- **TO BE DONE**
Could you write out the opening lines of the data, word for word, stopping after the line that contains "return WHEEL_X +"?

· · ·

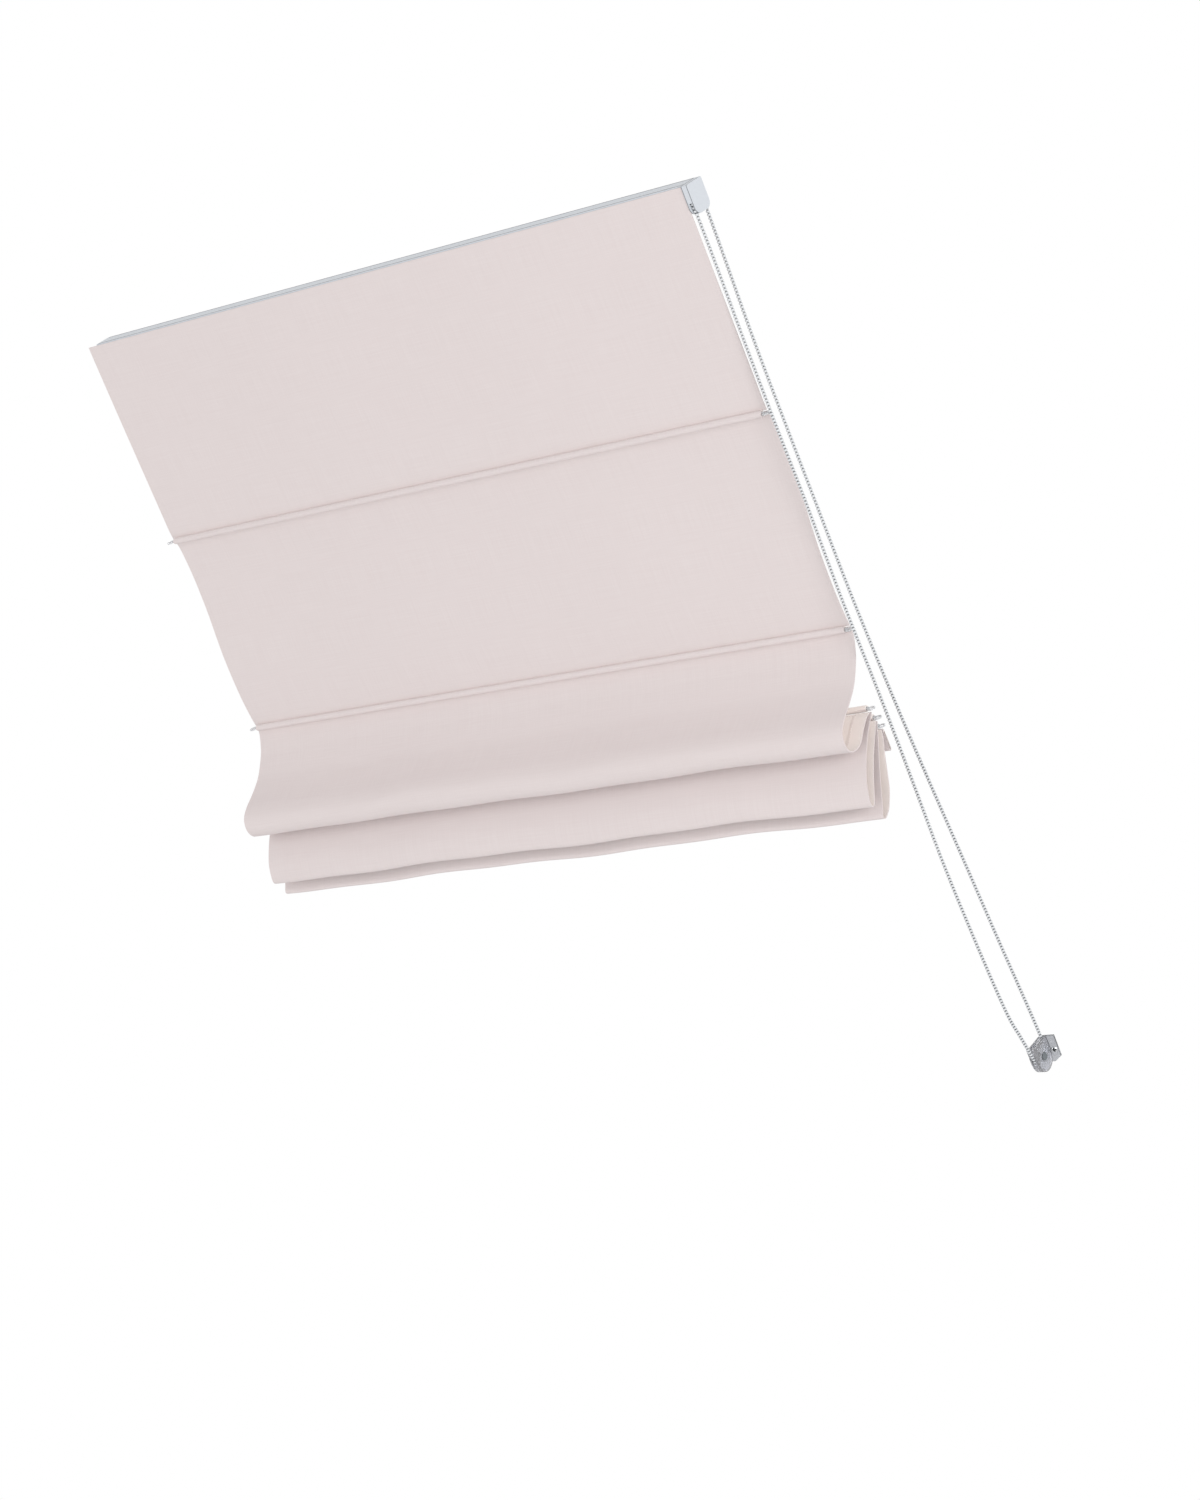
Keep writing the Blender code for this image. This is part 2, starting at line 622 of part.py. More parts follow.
def build_cradle(name, x, root, mats):
    """Cradle clipped in the rail: a roof with two cheeks that carry the spool's journals."""
    cradle = extruded(name, [plug_outline()], (x - CRADLE_HALF, x + CRADLE_HALF), root, mats["plastic"], 30)
    inner = (x - CRADLE_HALF + CRADLE_CHEEK, x + CRADLE_HALF - CRADLE_CHEEK)
    depths = (RAIL_FRONT, RAIL_BACK)
    room = box(f"{name}_room", inner, depths, (CRADLE_ROOF, RAIL_BOTTOM), root)
    boolean(cradle, room, "DIFFERENCE")
    centre = (x, SHAFT_DEPTH, SHAFT_DROP)
    bore = cylinder(f"{name}_bore", JOURNAL_RADIUS + GAP, 4 * CRADLE_HALF, centre, TURN_X, root)
    boolean(cradle, bore, "DIFFERENCE")


def build_chain(root, mats):
    """Endless bead chain as a plain tube: the free run, and the turn over the drive's wheel."""
    def across(drop):
        share = (drop - SHAFT_DROP) / (PULLEY_DROP - SHAFT_DROP)
        return WHEEL_X + (PULLEY_X - WHEEL_X) * share

    down = [(across(drop), depth, drop) for drop, depth in ROOM_STRAND]
    up = [(across(drop), depth, drop) for drop, depth in reversed(ROOF_STRAND)]
    under = [(PULLEY_X, PULLEY_DEPTH - PULLEY_RADIUS * math.cos(a), PULLEY_DROP + PULLEY_RADIUS * math.sin(a))
             for a in np.linspace(0, math.pi, 13)]
    start = (WHEEL_X, SHAFT_DEPTH - WHEEL_RADIUS, SHAFT_DROP)
    end = (WHEEL_X, SHAFT_DEPTH + WHEEL_RADIUS, SHAFT_DROP)
    run = [*smooth_route([start, *down, under[0]], 2), *under[1:-1], *smooth_route([under[-1], *up, end], 2)]
    tube("chain_run", run, BEAD_RADIUS, BEVEL_EIGHT, root, mats["chain"])
    margin = GAP / WHEEL_RADIUS
    top = [(WHEEL_X, SHAFT_DEPTH - WHEEL_RADIUS * math.cos(a), SHAFT_DROP - WHEEL_RADIUS * math.sin(a))
           for a in np.linspace(margin, math.pi - margin, 13)]
    tube("chain_top_turn", top, BEAD_RADIUS, BEVEL_EIGHT, root, mats["chain"])


def build_tensioner(root, pulley, mats):
    """Chain tensioner: a clear body, the pulley in it, the pulley's pin and the flange's screw."""
    slot_ends = (CHEEK_ENDS[0] + CHEEK_THICK, CHEEK_ENDS[1] - CHEEK_THICK)
    centre = (PULLEY_X, PULLEY_DEPTH, PULLEY_DROP)
    screw = (SCREW_X, WALL_DEPTH, SCREW_DROP)
    body = build_tensioner_body(slot_ends, root, mats)
    reach = 3 * (CHEEK_ENDS[1] - CHEEK_ENDS[0])
    bore = cylinder("pin_bore", PIN_BORE, reach, centre, TURN_X, root, sides=16)
    boolean(body, bore, "DIFFERENCE")
    hole = cylinder("screw_hole", SCREW_RADIUS + GAP, reach, screw, TURN_DEPTH, root, sides=16)
    boolean(body, hole, "DIFFERENCE")

    half = (slot_ends[1] - slot_ends[0]) / 2 - GAP
    rim = groove(PULLEY_RADIUS, half, PULLEY_RADIUS + RIM_RISE)
    wheel = [*rim, (PIN_BORE + GAP, -half), (PIN_BORE + GAP, half)]
    turned("tensioner_pulley", wheel, centre, TURN_X, pulley, mats["plastic"])

    under = CHEEK_ENDS[1] + GAP - PULLEY_X
    top = under + PIN_HEAD_THICK
    end = CHEEK_ENDS[0] - PULLEY_X
    pin = [(0, top), (PIN_HEAD - PIN_EDGE, top), (PIN_HEAD, top - PIN_EDGE), (PIN_HEAD, under),
           (PIN_RADIUS, under), (PIN_RADIUS, end), (0, end)]
    turned("tensioner_pin", pin, centre, TURN_X, root, mats["dark plastic"], steps=20)

    under = -FLANGE_THICK - GAP
    dome = [(SCREW_HEAD * math.cos(a), under - SCREW_DOME * SCREW_HEAD * math.sin(a))
            for a in np.linspace(0, math.pi / 2, 5)]
    profile = [(0, -GAP), (SCREW_RADIUS, -GAP), (SCREW_RADIUS, under), *dome[:-1], (0, dome[-1][1])]
    turned("tensioner_screw", profile, screw, TURN_DEPTH, root, mats["steel"], steps=16)


def bowl(radius, steps=12):
    """Lower half circle about the pulley, from its roof side to its room side."""
    angles = [math.pi * k / steps for k in range(steps + 1)]
    return [(PULLEY_DEPTH + radius * math.cos(a), PULLEY_DROP + radius * math.sin(a)) for a in angles]


def build_tensioner_body(slot_ends, root, mats):
    """Two D-shaped cheeks joined by a rim below and behind, with a flange on the lining."""
    back = PULLEY_DEPTH + CHEEK_RADIUS
    front = PULLEY_DEPTH - CHEEK_RADIUS
    outline = [(front, CHEEK_TOP), (back, CHEEK_TOP), *bowl(CHEEK_RADIUS)]
    body = extruded("tensioner_body", [outline], CHEEK_ENDS, root, mats["clear plastic"], 30)
    flange = rectangle((WALL_DEPTH - FLANGE_THICK, WALL_DEPTH), FLANGE_DROPS)
    boolean(body, extruded("tensioner_flange", [flange], FLANGE_XS, root), "UNION")
    radius = PULLEY_RADIUS + BEAD_RADIUS + GAP
    top = CHEEK_TOP - SLOT_TOP
    open_front = front - PAST
    lip = PULLEY_DROP - SLOT_LIP
    slot = [(open_front, top), (PULLEY_DEPTH + radius, top), *bowl(radius),
            (PULLEY_DEPTH - radius, lip), (open_front, lip)]
    boolean(body, extruded("tensioner_slot", [slot], slot_ends, root), "DIFFERENCE")
    return body


def build_panel(index, parent, mats):
    """One panel of cloth, a ribbon through its route given a thickness."""
    curve = bpy.data.curves.new("cloth", "CURVE")
    curve.dimensions = "2D"
    curve.fill_mode = "NONE"
    curve.extrude = CLOTH_WIDTH / 2
    curve.resolution_u = 3
    spline = curve.splines.new("BEZIER")
    route = PANELS[index]
    spline.bezier_points.add(len(route) - 1)
    for point, (drop, depth) in zip(spline.bezier_points, route):
        point.co = (depth - parent["depth"], parent["drop"] - drop, 0)
        point.handle_left_type = "AUTO"
        point.handle_right_type = "AUTO"
    obj = curve_piece(f"panel_{index + 1}", curve, ALONG_X)
    add(obj, parent, 0, parent["depth"], parent["drop"], mats["cloth"], smooth=50)
    solid = obj.modifiers.new("thickness", "SOLIDIFY")
    solid.thickness = CLOTH_THICK
    solid.offset = 0
    solid.use_even_offset = True


def ring_mesh(parent):
    """Mesh of a rod's end eye: a ring round the slope's direction with a plug for the rod pocket."""
    bpy.ops.mesh.primitive_torus_add(major_radius=RING_RADIUS, minor_radius=RING_WIRE,
                                     major_segments=16, minor_segments=6)
    ring = add(bpy.context.object, parent, RING_X, parent["depth"] + RING_OFFSET, parent["drop"])
    ends = (ROD_HALF + GAP, RING_X - RING_RADIUS + RING_WIRE / 2)
    centre = (sum(ends) / 2, parent["depth"], parent["drop"])
    plug = cylinder("ring_plug", ROD_RADIUS, ends[1] - ends[0], centre, TURN_X, parent, sides=12)
    boolean(ring, plug, "UNION")
    ring = baked(ring)
    mesh = ring.data
    bpy.data.objects.remove(ring)
    return mesh


def build_rod(index, parent, ring, mats):
    """A rod in its sewn pocket, with an eyelet for each lift cord and a clear eye at each end."""
    drop, depth = RODS[index]
    number = index + 1
    cylinder(f"rod_{number}", ROD_RADIUS, 2 * ROD_HALF, (0, depth, drop), TURN_X, parent,
             mats["fibreglass"], sides=12)
    loops = [circle(depth, drop, POCKET_RADIUS, 20), circle(depth, drop, POCKET_BORE, 12)]
    ends = (-POCKET_HALF, POCKET_HALF)
    pocket = extruded(f"rod_pocket_{number}", loops, ends, parent, mats["cloth"], 40)
    for side, name in ((-1, "left"), (1, "right")):
        x = side * CORD_X
        tip = depth + EYE_REACH + EYE_TIP
        start = depth + (POCKET_BORE + POCKET_RADIUS) / 3
        corner = 0.8 * EYE_HALF
        tab = rounded([(x - EYE_HALF, start, 0), (x - EYE_HALF, tip, corner),
                       (x + EYE_HALF, tip, corner), (x + EYE_HALF, start, 0)])
        hole = circle(x, depth + EYE_REACH, EYE_BORE, 12)
        middle = drop - EYE_RISE
        drops = (middle - EYE_THICK / 2, middle + EYE_THICK / 2)
        boolean(pocket, plate(f"eyelet_{number}_{name}", [tab, hole], drops, parent), "UNION")
        eye = bpy.data.objects.new(f"end_ring_{number}_{name}", ring)
        add(eye, parent, side * RING_X, depth + RING_OFFSET, drop, mats["clear plastic"], 40)
        eye.rotation_euler = (0, 0 if side > 0 else math.pi, 0)


def build_hem(parent, mats):
    """Hem sleeve below the last rod with the flat bottom bar inside it."""
    outer = rectangle((HEM_FRONT, HEM_BACK), (HEM_TOP, HEM_BOTTOM), HEM_CORNER)
    pocket = rectangle((HEM_FRONT + HEM_WALL, HEM_BACK - HEM_WALL), (BAR_TOP - GAP, BAR_BOTTOM + GAP))
    half = CLOTH_WIDTH / 2
    extruded("hem_sleeve", [outer, pocket], (-half, half), parent, mats["cloth"], 40)
    depths = (HEM_FRONT + HEM_WALL + GAP, HEM_BACK - HEM_WALL - GAP)
    bar = rectangle(depths, (BAR_TOP, BAR_BOTTOM), BAR_CORNER)
    extruded("bottom_bar", [bar], (-BAR_HALF, BAR_HALF), parent, mats["aluminium"], 40)


def build_lift_cords(root, lowest, mats):
    """Lift cords from the spools down behind the cloth, through the eyelets, to their locks."""
    for side, name in ((-1, "left"), (1, "right")):
        x = side * CORD_X
        route = [(x, SHAFT_DEPTH + WOUND_RADIUS, SHAFT_DROP + CORD_LEAVES), (x, *CORD_HANGS)]
        route += [(x, depth + EYE_REACH, drop - EYE_RISE) for drop, depth in RODS]
        last = RODS[-1]
        lock_top = last[0] - EYE_RISE + EYE_THICK / 2 + GAP
        route.append((x, last[1] + EYE_REACH, lock_top + CORD_TAIL * LOCK_HALF))
        tube(f"lift_cord_{name}", smooth_route(route, 6), CORD_RADIUS, BEVEL_EIGHT, root, mats["cord"])
        half = LOCK_HALF
        centre = (x, last[1] + EYE_REACH, lock_top + half)
        bore = CORD_RADIUS + GAP
        profile = [(2 * bore, half), (3 * bore, 0.8 * half), (3 * bore, -0.8 * half),
                   (2 * bore, -half), (bore, -half), (bore, half)]
        turned(f"cord_lock_{name}", profile, centre, UPRIGHT, lowest, mats["plastic"], steps=12)


def build_materials():
    """Materials of the blind, by what they are."""
    return {
        "aluminium": material("aluminium", "D5DAE1", 0.35, 0.6),
        "plastic": material("plastic", "D9DEE5", 0.45),
        "dark plastic": material("dark plastic", "3B4044", 0.5),
        "clear plastic": material("clear plastic", "C9D2CF", 0.2, transmission=0.6),
        "steel": material("steel", "A7ABAE", 0.35, 1.0),
        "strip": material("hook strip", "E4E4E2", 0.9),
        "cloth": material("cloth", "DED4D3", 0.9),
        "cord": material("cord", "EDEDEA", 0.8),
        "chain": material("chain", "DFE2E4", 0.35),
        "fibreglass": material("fibreglass", "E8E8E2", 0.6),
    }


def build():
    """The whole blind, hung on its joints."""
    mats = build_materials()
    root = joint("slope_frame", WALL_DEPTH, RAIL_MIDDLE)
    root.rotation_euler = (math.pi / 2 - ROOF_PITCH, 0, 0)
    drive = joint("drive_axis", SHAFT_DEPTH, SHAFT_DROP, root)
    pulley = joint("pulley_axis", PULLEY_DEPTH, PULLEY_DROP, root, PULLEY_X)
    slides = []
    for index, (drop, depth) in enumerate(RODS):
        above = slides[-1] if slides else root
        slides.append(joint(f"rod_{index + 1}_slide", depth, drop, above))
    build_rail(root, mats)
    build_hook_strip(root, mats)
    build_end_cap(root, mats)
    build_brackets(root, mats)
    build_drive(root, drive, mats)
    build_spools(root, drive, mats)
    build_chain(root, mats)
    build_tensioner(root, pulley, mats)
    ring = ring_mesh(slides[0])
    for index, slide in enumerate(slides):
        build_panel(index, slides[index - 1] if index else root, mats)
        build_rod(index, slide, ring, mats)
    build_hem(slides[-1], mats)
    build_lift_cords(root, slides[-1], mats)


clear_scene()
PARTS = collection("roof_window_blind")
TOOLS = collection("tools")
build()
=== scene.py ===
# %% [markdown]
# # Roman blind for a pitched roof window
# The blind hangs under a sloping roof: a rail with a chain drive, a cloth with five rods sewn
# across it, two lift cords behind it and an endless bead chain over a low pulley.
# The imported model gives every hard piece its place. This lesson dresses it: the camera and the
# cords, then the cloth, the seams, the finishes, the lamps and the floor.

import math

import bpy
import numpy as np
from mathutils import Matrix, Vector


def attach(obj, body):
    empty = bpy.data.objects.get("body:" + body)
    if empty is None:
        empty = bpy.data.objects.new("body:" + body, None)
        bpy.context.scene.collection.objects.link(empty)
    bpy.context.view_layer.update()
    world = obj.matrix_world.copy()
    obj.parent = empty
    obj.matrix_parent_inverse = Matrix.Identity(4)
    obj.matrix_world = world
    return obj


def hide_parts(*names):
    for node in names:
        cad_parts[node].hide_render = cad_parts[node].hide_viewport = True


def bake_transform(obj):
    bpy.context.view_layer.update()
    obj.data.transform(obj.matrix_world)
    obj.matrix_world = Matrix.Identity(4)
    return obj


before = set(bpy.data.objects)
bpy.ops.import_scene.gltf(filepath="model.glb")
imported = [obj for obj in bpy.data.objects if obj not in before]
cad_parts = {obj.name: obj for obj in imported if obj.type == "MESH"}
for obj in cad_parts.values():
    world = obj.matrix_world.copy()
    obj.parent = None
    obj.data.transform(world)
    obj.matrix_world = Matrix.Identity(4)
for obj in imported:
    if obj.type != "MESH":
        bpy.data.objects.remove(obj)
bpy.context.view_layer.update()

# %% [markdown]
# ## The slope frame
# Everything here lies along the roof, so a place is x along the rail, depth towards the roof and
# drop down the slope from the cloth's top edge. The world's origin is the back of the middle
# bracket, so two lengths and one angle turn one frame into the other.

# %% Slope frame
LEAN = math.radians(35.0)
WALL_DEPTH = 0.0288
RAIL_MIDDLE = 0.0140
SIDES = ("left", "right")


def to_world(places):
    """World points of (x, depth, drop): out = depth - wall, up = middle - drop, then the lean."""
    x, depth, drop = np.moveaxis(np.asarray(places, float), -1, 0)
    out, up = depth - WALL_DEPTH, RAIL_MIDDLE - drop
    return np.stack([x, out * math.cos(LEAN) - up * math.sin(LEAN),
                     out * math.sin(LEAN) + up * math.cos(LEAN)], -1)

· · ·

- **COMPLETE OUTPUT**
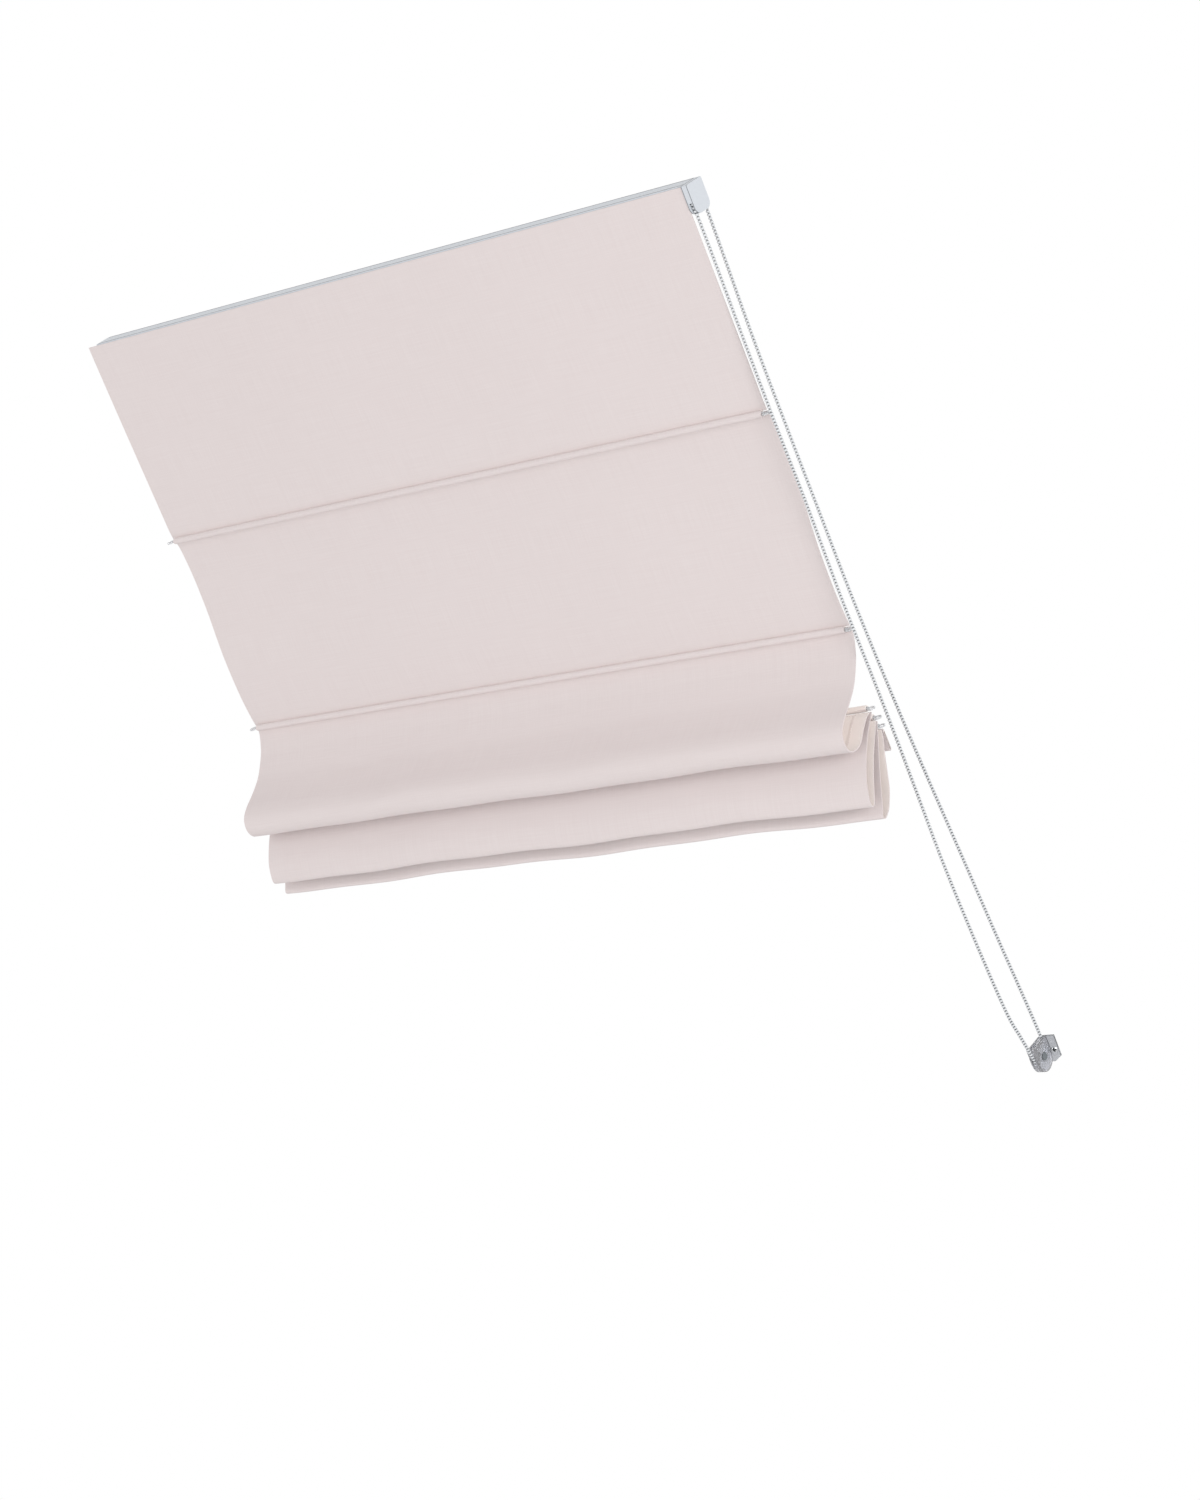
Keep writing the Blender code for this image. This is part 2, starting at line 622 of part.py. More parts follow.
def build_cradle(name, x, root, mats):
    """Cradle clipped in the rail: a roof with two cheeks that carry the spool's journals."""
    cradle = extruded(name, [plug_outline()], (x - CRADLE_HALF, x + CRADLE_HALF), root, mats["plastic"], 30)
    inner = (x - CRADLE_HALF + CRADLE_CHEEK, x + CRADLE_HALF - CRADLE_CHEEK)
    depths = (RAIL_FRONT, RAIL_BACK)
    room = box(f"{name}_room", inner, depths, (CRADLE_ROOF, RAIL_BOTTOM), root)
    boolean(cradle, room, "DIFFERENCE")
    centre = (x, SHAFT_DEPTH, SHAFT_DROP)
    bore = cylinder(f"{name}_bore", JOURNAL_RADIUS + GAP, 4 * CRADLE_HALF, centre, TURN_X, root)
    boolean(cradle, bore, "DIFFERENCE")


def build_chain(root, mats):
    """Endless bead chain as a plain tube: the free run, and the turn over the drive's wheel."""
    def across(drop):
        share = (drop - SHAFT_DROP) / (PULLEY_DROP - SHAFT_DROP)
        return WHEEL_X + (PULLEY_X - WHEEL_X) * share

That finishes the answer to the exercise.